• [Given task] From the listing below, extract each line containing the string "pose".

• [Extracted information]
• • • •

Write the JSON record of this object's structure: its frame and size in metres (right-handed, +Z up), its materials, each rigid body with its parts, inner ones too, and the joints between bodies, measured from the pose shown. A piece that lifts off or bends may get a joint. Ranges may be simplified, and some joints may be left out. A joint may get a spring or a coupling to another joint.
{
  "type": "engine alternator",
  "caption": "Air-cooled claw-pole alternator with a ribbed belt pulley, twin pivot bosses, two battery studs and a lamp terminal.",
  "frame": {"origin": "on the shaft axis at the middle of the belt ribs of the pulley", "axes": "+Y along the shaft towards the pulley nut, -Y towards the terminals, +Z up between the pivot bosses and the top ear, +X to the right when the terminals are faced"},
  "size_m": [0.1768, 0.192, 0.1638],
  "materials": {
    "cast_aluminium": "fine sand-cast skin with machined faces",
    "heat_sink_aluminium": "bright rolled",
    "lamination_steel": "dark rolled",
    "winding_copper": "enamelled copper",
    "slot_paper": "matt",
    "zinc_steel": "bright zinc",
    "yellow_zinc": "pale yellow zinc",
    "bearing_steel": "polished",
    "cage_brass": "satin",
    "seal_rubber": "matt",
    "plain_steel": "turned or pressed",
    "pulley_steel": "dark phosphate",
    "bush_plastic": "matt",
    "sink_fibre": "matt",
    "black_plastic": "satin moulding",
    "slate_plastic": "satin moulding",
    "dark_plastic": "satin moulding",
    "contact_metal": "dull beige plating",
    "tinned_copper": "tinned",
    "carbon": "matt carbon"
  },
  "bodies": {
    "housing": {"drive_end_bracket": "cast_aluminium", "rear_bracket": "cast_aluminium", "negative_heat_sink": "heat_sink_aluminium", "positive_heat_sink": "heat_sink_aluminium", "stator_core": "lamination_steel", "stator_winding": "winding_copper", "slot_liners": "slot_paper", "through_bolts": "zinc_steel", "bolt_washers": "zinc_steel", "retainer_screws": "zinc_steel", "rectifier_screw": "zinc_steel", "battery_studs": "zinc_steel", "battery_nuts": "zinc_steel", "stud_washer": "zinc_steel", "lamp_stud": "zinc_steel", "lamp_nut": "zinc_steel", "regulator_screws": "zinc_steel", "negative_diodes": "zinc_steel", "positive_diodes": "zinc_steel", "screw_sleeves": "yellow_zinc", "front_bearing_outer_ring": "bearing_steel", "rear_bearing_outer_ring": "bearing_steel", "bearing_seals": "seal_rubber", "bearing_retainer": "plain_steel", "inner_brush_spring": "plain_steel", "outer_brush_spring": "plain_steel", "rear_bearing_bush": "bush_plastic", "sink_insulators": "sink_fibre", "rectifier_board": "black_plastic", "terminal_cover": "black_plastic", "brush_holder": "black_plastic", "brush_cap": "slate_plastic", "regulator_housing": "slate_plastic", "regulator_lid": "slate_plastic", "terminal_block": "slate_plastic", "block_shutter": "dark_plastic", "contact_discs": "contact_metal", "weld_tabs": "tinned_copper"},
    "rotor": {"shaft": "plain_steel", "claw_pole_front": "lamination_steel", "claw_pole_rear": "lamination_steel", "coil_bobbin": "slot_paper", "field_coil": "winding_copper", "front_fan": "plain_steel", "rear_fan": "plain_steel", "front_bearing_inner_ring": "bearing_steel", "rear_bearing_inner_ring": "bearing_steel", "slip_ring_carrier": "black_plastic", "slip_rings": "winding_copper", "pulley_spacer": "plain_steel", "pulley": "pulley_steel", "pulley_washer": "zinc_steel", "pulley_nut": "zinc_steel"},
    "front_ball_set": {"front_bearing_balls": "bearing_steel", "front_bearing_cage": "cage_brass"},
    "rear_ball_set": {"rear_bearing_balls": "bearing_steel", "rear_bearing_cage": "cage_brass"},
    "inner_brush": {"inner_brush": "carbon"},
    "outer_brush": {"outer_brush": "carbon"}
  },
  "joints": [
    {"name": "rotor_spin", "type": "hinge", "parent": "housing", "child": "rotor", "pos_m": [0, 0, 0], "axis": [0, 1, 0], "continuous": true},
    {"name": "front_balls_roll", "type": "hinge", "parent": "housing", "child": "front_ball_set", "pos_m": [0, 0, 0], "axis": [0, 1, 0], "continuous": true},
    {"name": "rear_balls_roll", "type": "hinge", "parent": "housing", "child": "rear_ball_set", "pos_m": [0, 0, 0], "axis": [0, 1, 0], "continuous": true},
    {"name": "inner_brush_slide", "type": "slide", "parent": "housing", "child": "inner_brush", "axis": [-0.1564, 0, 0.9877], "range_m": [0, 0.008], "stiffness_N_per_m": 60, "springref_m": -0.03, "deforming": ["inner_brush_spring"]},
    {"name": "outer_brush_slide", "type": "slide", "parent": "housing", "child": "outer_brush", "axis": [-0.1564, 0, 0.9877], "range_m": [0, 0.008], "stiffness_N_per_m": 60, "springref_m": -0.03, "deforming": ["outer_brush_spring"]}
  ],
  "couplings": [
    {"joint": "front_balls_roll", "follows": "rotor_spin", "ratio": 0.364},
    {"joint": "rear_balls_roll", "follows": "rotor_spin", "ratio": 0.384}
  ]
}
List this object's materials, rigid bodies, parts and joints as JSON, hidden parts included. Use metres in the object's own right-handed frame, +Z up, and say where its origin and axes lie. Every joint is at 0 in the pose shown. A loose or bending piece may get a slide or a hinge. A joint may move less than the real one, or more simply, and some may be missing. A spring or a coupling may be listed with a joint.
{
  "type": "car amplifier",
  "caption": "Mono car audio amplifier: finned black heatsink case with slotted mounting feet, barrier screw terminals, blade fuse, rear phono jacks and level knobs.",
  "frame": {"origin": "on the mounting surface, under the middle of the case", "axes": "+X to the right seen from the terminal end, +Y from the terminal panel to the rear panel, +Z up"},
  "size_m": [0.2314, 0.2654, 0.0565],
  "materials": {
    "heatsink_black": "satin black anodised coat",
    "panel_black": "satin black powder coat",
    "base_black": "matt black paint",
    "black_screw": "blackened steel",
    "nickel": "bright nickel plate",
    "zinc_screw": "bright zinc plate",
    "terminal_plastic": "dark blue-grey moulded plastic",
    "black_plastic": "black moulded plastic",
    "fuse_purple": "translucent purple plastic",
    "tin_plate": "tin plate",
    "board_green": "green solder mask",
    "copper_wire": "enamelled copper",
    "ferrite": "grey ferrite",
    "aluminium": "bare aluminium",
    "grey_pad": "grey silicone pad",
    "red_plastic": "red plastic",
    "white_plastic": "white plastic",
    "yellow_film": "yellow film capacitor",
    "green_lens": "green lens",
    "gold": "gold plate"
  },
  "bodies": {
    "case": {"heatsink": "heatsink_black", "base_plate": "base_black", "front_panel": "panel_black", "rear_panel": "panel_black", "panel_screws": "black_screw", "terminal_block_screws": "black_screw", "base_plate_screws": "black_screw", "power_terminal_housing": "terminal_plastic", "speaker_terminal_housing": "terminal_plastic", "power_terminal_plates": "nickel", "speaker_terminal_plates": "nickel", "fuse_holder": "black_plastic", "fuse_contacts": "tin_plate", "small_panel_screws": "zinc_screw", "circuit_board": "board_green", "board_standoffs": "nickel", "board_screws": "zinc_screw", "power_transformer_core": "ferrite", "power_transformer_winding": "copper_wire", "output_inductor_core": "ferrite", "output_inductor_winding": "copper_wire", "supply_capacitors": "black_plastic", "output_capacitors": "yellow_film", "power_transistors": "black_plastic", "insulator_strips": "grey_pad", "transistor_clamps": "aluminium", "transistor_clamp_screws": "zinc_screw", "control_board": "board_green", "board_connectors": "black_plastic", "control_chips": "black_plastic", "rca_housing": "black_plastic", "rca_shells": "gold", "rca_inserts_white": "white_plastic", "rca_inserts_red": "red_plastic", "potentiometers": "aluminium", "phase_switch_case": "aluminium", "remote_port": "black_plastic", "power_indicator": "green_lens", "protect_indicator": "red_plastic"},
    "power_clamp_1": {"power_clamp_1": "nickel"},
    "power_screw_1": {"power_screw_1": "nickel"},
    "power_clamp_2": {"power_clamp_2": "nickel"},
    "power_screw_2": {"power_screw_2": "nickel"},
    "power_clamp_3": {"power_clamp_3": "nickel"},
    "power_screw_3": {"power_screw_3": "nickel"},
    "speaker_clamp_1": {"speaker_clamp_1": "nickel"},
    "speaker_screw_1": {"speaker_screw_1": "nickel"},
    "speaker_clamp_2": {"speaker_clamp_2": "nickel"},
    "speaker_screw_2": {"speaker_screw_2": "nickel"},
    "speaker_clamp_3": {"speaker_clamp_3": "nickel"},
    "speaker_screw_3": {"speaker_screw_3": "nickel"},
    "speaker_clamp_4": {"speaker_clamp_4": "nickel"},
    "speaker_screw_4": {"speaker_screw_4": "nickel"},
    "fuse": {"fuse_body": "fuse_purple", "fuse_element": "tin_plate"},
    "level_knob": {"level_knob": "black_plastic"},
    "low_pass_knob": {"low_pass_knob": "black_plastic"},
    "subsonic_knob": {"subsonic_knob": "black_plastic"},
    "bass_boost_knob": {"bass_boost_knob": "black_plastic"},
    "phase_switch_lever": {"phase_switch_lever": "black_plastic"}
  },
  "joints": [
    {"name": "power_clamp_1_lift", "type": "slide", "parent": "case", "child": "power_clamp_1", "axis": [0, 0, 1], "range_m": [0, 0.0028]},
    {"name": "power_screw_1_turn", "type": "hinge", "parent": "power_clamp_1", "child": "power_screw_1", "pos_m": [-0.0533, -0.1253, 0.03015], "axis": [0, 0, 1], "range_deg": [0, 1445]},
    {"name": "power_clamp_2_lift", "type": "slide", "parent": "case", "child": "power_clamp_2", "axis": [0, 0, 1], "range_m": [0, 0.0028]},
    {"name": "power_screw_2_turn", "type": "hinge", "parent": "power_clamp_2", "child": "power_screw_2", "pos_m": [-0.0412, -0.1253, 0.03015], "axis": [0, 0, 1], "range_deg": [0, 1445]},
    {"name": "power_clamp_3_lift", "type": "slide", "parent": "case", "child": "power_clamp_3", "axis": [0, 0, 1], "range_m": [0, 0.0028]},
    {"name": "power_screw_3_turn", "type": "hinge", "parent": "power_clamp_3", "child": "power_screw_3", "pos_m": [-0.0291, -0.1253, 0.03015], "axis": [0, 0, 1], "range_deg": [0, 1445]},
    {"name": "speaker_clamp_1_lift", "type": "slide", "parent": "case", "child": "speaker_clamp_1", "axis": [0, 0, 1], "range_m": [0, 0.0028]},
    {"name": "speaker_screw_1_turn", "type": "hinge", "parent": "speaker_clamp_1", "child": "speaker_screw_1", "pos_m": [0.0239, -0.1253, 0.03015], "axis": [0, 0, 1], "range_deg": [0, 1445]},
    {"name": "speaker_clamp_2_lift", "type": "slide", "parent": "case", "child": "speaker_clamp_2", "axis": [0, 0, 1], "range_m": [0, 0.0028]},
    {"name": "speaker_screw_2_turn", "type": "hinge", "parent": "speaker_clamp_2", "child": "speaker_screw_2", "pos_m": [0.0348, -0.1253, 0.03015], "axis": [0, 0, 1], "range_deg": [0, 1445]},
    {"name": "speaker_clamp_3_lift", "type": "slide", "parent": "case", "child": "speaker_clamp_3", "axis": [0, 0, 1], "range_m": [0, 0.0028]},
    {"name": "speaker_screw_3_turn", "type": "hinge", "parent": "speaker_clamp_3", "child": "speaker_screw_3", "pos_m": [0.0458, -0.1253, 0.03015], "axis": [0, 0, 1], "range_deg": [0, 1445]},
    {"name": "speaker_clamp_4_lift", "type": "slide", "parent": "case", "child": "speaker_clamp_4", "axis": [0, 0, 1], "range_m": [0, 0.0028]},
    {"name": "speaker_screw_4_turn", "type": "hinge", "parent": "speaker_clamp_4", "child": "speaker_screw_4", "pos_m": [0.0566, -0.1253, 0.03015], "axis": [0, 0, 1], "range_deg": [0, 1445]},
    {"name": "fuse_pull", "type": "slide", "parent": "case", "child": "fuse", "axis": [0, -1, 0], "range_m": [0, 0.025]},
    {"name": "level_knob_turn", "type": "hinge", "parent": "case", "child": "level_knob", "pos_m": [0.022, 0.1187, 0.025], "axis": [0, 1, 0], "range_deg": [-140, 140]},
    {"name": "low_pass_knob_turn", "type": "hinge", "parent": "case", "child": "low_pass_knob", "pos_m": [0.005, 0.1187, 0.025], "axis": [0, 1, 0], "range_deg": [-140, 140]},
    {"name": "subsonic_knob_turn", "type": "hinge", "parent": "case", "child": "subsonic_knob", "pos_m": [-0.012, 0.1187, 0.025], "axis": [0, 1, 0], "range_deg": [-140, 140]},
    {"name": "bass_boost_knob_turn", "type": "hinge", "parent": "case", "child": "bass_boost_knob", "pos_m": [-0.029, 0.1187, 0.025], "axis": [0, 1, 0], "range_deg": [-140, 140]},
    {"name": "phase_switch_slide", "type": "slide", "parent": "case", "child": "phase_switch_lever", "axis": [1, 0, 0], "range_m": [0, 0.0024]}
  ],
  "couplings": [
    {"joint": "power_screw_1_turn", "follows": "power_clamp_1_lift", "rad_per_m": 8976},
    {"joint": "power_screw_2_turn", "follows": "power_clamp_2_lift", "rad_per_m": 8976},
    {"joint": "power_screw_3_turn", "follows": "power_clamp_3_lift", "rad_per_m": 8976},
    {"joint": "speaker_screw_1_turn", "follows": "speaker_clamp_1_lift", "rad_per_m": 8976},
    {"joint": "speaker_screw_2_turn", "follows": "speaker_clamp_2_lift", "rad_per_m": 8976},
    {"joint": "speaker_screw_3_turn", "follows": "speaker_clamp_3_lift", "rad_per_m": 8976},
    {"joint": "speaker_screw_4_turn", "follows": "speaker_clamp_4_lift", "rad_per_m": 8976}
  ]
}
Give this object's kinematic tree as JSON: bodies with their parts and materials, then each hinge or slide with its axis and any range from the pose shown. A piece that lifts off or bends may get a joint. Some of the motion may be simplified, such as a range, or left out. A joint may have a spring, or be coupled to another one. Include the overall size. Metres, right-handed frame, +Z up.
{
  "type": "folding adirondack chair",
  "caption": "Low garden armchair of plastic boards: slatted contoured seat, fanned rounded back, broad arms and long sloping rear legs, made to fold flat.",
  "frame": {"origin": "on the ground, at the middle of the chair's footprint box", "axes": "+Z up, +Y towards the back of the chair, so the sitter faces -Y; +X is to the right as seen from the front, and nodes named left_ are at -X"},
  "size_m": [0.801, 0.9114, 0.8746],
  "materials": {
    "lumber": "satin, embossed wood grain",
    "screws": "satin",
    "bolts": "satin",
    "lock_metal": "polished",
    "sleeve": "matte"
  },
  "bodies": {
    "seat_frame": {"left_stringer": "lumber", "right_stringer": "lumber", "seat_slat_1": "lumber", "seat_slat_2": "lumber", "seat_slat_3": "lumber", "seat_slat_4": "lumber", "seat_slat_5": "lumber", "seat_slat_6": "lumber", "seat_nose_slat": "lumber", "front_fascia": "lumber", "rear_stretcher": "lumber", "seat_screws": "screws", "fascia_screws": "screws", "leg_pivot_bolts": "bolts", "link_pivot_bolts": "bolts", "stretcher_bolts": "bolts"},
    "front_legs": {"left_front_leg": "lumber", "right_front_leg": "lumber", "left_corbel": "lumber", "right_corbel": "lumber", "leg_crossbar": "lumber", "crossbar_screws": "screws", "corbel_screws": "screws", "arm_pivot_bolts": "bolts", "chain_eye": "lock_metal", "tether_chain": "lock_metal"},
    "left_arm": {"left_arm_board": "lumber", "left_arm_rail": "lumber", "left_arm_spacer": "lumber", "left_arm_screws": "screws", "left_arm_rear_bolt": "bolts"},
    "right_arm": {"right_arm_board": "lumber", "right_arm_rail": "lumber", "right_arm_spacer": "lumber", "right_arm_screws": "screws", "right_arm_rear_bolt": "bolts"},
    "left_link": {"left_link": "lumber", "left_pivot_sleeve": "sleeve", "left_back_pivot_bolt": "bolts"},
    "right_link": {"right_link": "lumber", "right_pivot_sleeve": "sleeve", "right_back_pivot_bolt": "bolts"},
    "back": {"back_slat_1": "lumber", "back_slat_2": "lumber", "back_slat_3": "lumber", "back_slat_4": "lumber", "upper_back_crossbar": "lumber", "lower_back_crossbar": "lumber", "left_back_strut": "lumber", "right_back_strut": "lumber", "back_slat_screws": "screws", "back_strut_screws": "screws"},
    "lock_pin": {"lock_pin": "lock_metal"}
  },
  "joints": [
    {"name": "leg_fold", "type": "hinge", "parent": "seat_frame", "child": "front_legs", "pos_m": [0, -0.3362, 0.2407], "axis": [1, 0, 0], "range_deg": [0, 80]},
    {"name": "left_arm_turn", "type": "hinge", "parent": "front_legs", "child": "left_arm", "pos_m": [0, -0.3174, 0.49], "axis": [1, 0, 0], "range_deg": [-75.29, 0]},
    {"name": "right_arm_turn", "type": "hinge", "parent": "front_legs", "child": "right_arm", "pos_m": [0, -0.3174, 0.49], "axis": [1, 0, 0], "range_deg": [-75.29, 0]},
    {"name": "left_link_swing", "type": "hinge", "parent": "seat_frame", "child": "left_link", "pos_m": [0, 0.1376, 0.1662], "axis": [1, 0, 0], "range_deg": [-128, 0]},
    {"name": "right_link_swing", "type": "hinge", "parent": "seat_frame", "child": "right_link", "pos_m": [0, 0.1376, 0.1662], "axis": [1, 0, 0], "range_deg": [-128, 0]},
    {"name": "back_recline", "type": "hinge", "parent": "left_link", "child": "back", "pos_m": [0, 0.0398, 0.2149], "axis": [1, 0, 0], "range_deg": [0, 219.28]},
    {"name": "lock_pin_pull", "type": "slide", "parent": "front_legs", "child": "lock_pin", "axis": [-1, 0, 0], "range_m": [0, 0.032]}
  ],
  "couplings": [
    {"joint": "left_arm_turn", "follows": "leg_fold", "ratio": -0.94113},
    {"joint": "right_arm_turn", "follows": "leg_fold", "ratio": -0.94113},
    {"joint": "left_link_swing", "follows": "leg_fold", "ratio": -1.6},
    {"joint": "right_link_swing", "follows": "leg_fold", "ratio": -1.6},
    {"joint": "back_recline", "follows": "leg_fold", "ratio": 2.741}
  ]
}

• • • •

• [Written answer]
Write the JSON record of this object's structure: its frame and size in metres (right-handed, +Z up), its materials, each rigid body with its parts, inner ones too, and the joints between bodies, measured from the pose shown. A piece that lifts off or bends may get a joint. Ranges may be simplified, and some joints may be left out. A joint may get a spring or a coupling to another joint.
List this object's materials, rigid bodies, parts and joints as JSON, hidden parts included. Use metres in the object's own right-handed frame, +Z up, and say where its origin and axes lie. Every joint is at 0 in the pose shown. A loose or bending piece may get a slide or a hinge. A joint may move less than the real one, or more simply, and some may be missing. A spring or a coupling may be listed with a joint.
Give this object's kinematic tree as JSON: bodies with their parts and materials, then each hinge or slide with its axis and any range from the pose shown. A piece that lifts off or bends may get a joint. Some of the motion may be simplified, such as a range, or left out. A joint may have a spring, or be coupled to another one. Include the overall size. Metres, right-handed frame, +Z up.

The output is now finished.